Right now we are making cod the Livornese-style, meaning from Livorno a town in the northwest of Italy. It is made with fresh plum tomatoes, capers and olives. In another dish we stuff trout with pine nuts and spinach, and we serve that with polenta. Another fish we serve is tuna. I buy the sushi grade tuna, which is expensive but people appreciate it. I just pan sear it, and crust it with pistachios, butter and tarragon. We serve it with asparagus, confit, red onions and sometimes when it is in season we will put raw pesto on it. All of that has a mustard sauce, which I do with my own mayo and my own mustard and put that on top.

I hear you have amazing wood-fired pizza.
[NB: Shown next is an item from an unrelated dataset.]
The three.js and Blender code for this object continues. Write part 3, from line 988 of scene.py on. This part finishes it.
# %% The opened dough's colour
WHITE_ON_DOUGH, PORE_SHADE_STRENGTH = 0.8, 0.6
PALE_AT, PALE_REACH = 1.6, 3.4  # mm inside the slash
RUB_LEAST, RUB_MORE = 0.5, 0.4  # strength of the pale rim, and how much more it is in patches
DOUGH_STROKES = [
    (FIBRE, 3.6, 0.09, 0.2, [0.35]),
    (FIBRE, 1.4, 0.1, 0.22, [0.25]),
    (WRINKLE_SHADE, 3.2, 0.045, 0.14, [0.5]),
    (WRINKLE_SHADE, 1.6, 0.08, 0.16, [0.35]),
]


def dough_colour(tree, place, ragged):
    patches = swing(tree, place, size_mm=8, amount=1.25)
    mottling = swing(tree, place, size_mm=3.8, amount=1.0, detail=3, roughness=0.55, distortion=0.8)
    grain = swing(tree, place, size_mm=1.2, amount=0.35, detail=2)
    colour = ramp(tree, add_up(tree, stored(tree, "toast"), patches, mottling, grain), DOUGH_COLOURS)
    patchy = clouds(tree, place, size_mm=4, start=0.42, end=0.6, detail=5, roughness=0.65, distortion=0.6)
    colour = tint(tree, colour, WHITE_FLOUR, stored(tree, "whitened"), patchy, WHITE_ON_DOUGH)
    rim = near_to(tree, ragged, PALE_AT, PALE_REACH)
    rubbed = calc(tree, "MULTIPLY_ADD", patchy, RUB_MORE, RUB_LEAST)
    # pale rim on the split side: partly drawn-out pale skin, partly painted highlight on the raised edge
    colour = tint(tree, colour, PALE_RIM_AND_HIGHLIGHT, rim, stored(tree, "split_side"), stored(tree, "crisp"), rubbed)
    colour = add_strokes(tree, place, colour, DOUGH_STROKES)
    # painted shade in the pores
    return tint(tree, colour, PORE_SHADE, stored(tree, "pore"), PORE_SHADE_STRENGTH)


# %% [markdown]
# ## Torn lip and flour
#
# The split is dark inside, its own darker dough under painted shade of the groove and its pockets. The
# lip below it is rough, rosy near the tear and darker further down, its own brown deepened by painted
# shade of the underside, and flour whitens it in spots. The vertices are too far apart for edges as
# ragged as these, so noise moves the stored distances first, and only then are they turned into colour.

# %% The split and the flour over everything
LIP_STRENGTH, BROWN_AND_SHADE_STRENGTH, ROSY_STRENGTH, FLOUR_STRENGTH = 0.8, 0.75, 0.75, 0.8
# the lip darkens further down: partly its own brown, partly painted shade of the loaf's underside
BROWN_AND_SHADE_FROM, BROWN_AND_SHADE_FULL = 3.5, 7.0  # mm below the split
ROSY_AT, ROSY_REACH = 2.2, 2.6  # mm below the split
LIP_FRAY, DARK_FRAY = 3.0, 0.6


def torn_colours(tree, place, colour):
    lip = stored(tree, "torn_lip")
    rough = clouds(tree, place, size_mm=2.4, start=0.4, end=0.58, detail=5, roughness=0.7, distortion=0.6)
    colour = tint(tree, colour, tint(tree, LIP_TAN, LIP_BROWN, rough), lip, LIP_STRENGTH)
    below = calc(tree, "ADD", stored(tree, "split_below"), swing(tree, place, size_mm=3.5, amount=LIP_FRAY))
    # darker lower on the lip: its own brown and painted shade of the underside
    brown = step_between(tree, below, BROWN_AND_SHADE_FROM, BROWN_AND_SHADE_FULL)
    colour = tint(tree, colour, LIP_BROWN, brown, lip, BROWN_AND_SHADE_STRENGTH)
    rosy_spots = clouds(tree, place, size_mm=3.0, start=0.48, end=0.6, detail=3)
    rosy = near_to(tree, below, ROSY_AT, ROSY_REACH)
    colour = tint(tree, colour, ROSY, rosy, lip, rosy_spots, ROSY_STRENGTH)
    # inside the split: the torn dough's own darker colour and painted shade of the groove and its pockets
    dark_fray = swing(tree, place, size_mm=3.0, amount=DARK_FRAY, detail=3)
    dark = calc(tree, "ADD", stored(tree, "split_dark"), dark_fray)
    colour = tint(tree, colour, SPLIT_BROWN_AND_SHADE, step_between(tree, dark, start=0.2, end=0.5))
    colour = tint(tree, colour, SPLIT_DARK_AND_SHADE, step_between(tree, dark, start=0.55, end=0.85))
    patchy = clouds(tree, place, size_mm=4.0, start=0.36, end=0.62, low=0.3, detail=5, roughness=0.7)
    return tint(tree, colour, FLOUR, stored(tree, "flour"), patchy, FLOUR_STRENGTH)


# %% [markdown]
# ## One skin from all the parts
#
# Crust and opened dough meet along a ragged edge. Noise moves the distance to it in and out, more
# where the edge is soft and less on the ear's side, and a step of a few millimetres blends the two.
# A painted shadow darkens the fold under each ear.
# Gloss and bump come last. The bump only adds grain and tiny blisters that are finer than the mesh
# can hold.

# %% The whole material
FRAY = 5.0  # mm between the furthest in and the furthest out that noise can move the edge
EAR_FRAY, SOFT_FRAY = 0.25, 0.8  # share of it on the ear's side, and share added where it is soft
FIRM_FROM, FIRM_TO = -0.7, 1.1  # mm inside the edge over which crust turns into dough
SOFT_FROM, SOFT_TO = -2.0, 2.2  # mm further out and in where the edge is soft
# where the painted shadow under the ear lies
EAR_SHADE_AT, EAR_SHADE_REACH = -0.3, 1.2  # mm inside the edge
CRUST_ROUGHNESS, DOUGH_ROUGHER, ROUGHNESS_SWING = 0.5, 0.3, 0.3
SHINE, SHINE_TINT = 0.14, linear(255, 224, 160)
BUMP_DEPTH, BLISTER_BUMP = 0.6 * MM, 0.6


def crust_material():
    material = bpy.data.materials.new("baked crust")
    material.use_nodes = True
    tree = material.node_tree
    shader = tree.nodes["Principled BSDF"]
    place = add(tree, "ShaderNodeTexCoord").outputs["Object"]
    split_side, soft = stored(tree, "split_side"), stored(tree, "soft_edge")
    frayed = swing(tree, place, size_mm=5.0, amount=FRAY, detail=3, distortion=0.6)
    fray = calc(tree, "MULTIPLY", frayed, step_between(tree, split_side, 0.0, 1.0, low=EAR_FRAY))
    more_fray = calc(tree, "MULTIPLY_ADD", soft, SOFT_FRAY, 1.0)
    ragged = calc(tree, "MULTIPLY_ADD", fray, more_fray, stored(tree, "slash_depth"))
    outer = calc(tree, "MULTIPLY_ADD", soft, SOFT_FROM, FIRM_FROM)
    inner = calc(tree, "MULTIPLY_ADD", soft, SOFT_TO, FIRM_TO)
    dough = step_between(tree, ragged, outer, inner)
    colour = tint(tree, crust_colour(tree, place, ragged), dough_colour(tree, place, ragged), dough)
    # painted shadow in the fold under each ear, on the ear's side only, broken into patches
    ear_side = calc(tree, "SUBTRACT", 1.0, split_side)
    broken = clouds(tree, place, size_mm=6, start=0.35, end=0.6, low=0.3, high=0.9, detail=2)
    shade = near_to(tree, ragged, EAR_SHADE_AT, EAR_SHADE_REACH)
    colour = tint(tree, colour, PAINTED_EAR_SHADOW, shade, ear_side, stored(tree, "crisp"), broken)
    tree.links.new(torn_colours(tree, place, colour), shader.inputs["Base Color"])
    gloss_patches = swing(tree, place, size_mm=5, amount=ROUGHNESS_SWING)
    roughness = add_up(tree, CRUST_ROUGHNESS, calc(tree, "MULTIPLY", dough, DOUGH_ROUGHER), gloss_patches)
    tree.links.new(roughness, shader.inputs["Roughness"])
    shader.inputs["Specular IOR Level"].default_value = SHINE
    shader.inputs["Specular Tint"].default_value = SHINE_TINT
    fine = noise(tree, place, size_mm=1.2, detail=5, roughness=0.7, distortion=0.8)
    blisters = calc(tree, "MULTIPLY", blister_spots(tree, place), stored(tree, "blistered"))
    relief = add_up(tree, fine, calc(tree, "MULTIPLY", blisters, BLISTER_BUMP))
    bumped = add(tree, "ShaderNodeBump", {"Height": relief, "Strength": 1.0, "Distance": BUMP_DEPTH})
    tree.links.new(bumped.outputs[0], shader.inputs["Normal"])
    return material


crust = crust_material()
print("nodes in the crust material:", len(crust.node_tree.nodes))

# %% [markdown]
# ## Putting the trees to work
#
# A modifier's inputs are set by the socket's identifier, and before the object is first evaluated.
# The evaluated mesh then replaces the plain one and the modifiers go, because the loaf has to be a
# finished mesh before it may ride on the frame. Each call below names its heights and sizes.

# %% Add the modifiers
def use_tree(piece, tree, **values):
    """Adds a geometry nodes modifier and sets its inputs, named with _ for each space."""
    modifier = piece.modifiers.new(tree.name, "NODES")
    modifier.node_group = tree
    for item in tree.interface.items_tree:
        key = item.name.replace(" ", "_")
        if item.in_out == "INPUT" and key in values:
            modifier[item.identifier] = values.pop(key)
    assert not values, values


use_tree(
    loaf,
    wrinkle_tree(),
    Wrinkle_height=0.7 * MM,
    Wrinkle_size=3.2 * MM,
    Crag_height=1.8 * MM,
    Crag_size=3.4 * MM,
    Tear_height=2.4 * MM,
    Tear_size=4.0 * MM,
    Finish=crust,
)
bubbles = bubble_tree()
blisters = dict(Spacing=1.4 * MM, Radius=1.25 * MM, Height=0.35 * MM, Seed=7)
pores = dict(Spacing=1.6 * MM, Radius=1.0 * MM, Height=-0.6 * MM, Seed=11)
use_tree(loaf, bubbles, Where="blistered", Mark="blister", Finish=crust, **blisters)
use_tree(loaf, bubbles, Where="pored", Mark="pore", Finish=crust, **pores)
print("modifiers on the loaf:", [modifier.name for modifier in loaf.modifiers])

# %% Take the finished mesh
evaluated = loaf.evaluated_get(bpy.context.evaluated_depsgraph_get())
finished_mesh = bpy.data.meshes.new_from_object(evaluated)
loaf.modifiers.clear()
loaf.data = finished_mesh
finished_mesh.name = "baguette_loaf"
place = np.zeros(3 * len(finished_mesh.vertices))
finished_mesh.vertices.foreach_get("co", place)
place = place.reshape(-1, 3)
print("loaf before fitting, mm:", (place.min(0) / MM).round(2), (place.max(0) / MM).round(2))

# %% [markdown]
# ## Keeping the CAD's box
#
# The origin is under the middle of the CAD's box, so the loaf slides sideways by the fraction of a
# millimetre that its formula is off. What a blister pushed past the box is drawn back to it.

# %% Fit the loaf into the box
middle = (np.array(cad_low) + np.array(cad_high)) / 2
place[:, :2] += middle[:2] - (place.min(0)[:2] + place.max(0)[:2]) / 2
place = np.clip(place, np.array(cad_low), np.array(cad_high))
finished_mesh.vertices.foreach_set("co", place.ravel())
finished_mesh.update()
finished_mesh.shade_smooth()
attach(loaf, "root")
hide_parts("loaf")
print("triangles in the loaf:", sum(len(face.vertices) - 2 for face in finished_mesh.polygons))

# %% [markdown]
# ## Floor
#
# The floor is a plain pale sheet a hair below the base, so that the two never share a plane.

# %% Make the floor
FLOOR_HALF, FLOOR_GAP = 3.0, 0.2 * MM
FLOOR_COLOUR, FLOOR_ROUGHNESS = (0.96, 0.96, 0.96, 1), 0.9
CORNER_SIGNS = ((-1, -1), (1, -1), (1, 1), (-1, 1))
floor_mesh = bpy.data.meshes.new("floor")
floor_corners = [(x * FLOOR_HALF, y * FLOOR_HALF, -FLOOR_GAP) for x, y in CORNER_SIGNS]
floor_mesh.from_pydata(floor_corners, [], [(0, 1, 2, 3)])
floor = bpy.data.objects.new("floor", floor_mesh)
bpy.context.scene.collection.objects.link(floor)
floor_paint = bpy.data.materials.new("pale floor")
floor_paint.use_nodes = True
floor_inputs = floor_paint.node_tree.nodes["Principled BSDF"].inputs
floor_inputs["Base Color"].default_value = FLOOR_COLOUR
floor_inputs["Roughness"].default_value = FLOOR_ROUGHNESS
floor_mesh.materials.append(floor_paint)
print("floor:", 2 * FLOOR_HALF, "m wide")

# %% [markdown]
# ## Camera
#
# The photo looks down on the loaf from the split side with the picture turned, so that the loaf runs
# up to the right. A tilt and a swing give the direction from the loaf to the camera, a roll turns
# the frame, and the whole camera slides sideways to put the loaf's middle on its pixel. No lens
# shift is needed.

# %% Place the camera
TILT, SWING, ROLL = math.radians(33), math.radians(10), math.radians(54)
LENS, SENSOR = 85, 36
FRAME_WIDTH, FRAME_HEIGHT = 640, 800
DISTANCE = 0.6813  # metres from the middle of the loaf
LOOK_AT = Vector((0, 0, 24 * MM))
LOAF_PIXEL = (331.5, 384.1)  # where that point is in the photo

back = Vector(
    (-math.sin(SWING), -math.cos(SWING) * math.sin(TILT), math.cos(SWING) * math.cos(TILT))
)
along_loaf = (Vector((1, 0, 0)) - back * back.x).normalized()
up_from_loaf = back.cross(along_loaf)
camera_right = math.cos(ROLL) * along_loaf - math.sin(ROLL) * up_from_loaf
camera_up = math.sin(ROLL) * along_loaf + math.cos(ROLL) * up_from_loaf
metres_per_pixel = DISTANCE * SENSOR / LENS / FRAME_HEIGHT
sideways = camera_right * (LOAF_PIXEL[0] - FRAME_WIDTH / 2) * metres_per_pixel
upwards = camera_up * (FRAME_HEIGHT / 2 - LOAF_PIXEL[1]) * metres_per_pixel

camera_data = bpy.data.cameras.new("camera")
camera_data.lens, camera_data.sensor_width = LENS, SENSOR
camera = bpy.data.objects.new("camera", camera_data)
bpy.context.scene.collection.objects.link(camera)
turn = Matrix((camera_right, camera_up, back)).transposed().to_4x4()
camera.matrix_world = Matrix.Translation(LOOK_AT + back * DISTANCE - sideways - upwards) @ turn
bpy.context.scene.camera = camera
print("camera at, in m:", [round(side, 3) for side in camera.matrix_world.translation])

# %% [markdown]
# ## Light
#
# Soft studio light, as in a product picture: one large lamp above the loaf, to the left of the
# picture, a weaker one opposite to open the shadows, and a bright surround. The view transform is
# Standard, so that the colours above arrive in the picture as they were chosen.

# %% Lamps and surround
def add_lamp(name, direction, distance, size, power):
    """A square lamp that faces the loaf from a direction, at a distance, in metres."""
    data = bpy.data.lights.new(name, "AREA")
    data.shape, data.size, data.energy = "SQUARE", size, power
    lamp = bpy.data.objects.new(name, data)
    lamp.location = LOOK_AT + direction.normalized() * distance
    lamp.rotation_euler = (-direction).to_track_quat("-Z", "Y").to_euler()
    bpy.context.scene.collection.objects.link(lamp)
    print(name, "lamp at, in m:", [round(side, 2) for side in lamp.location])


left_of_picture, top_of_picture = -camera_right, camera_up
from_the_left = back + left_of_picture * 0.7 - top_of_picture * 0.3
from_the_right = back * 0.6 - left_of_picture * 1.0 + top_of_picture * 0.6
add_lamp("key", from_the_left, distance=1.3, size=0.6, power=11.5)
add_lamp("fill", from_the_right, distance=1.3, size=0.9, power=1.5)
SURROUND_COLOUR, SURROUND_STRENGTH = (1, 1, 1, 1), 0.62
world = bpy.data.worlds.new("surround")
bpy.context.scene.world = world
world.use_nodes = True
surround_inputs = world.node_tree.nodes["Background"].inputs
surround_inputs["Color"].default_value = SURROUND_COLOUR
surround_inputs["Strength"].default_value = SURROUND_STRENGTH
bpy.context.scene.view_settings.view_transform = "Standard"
We use a wood-fired oven that is 800 degrees and the pizza cooks in three or four minutes. We are famous for our Neapolitan-style pizza, which is different from other kinds of pizza. Our pizza doesn’t stand stiff. Ours is crispy on the bottom and soft on top, so it folds when you pick it up. We also don’t cut the pizza because in Italy we take it straight from the oven and put it on the plate and eat it with a fork and knife. We buy imported buffalo mozzarella from Campania and Naples and we import it every week. My favorite pizza is the Queen Margherita, which is just tomato sauce, olive oil and the buffalo mozzarella. We also have our tri-color pizza, which is made with arugula, ricotta and tomato and it looks like the Italian flag.

What have you learned after all these years of being a chef?
Being a chef, you either hate it or you love it because it is a life of sacrifice. If you want to do this career you must know that there are no holidays. Being a chef is not just cooking. You must have a good relationship with your team. I cannot do anything by myself. You must know how to build a team. You must know which one is good in which area. To deal with the pressure I have to be cool because I have to lead 20-25 people at a time. This is being a chef, not just cooking.